Privacy-Preserving and Reliable Decentralized Federated Learning

Abstract

Conventional federated learning (FL) approaches generally rely on a centralized server, and there has been a trend of designing asynchronous FL approaches for distributed applications partly to mitigate limitations associated with conventional (synchronous) FL approaches (e.g., single point of failure / attack). In this paper, we first introduce two new tools, namely: a quality-based aggregation method and an extended dynamic contribution broadcast encryption (DConBE). Building on these two new tools and local differential privacy, we then propose a privacy-preserving and reliable decentralized FL scheme, designed to support batch joining/leaving of clients while incurring minimal delay and achieving high model accuracy. In other words, our scheme seeks to ensure an optimal trade-off between model accuracy and data privacy, which is also demonstrated in our simulation results.
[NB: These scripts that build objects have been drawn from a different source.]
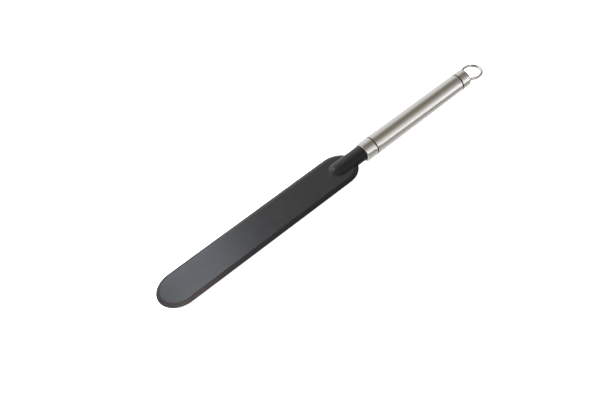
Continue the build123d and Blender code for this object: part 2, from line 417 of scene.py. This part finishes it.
def smooth_min(first, second, softness):
    """The lower of two heights, rounded where they cross."""
    share = min(1.0, max(0.0, 0.5 + 0.5 * (second - first) / softness))
    return second + (first - second) * share - softness * share * (1 - share)


def plate_height(inset):
    """Half of the blade's thickness this far inside its edge: rounded edge, bevel, ridge, flat."""
    if inset <= 0:
        return 0.0
    if inset < nose_inset:
        return math.sqrt(nose_radius**2 - (nose_radius - inset) ** 2)
    return smooth_min(edge_land / 2 + bevel_slope * inset, half_thickness, ridge_softness)


def outline_half_width(x, inset):
    """Half of the blade's width at x, measured this far inside its edge."""
    reach = blade_end_reach - inset
    beyond_centre = max(tip_x + blade_end_reach - x, x - heel_x + blade_end_reach, 0)
    if beyond_centre >= reach:
        return 0.0
    return (blade_width / 2 - inset) * math.sqrt(1 - (beyond_centre / reach) ** 2)


halvings = 40


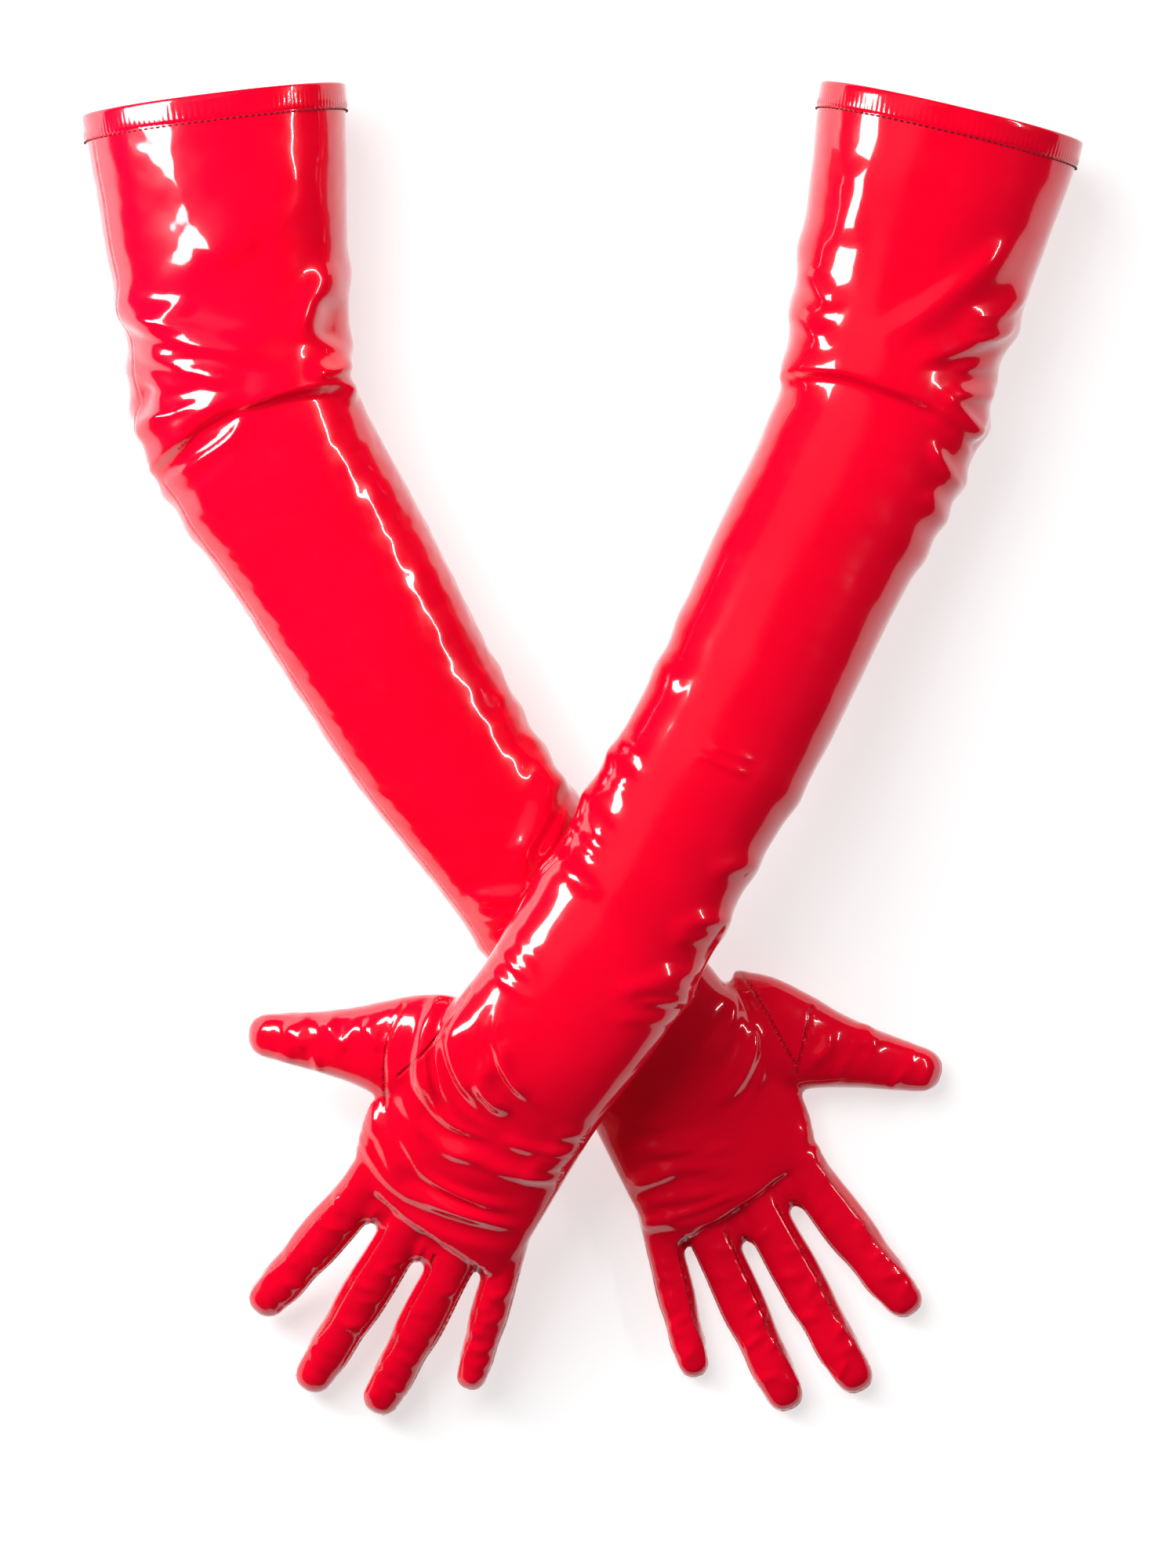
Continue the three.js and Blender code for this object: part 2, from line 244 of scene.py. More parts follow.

For example, the results show that our aggregation method can effectively avoid low-quality updates in the sense that the scheme guarantees high model accuracy even in the presence of bad clients who may submit low-quality updates. In addition, our scheme incurs a lower loss and the extended DConBE only slightly affects the efficiency of our scheme. With the extended dynamic contribution broadcast encryption, our scheme can efficiently support batch joining/leaving of clients.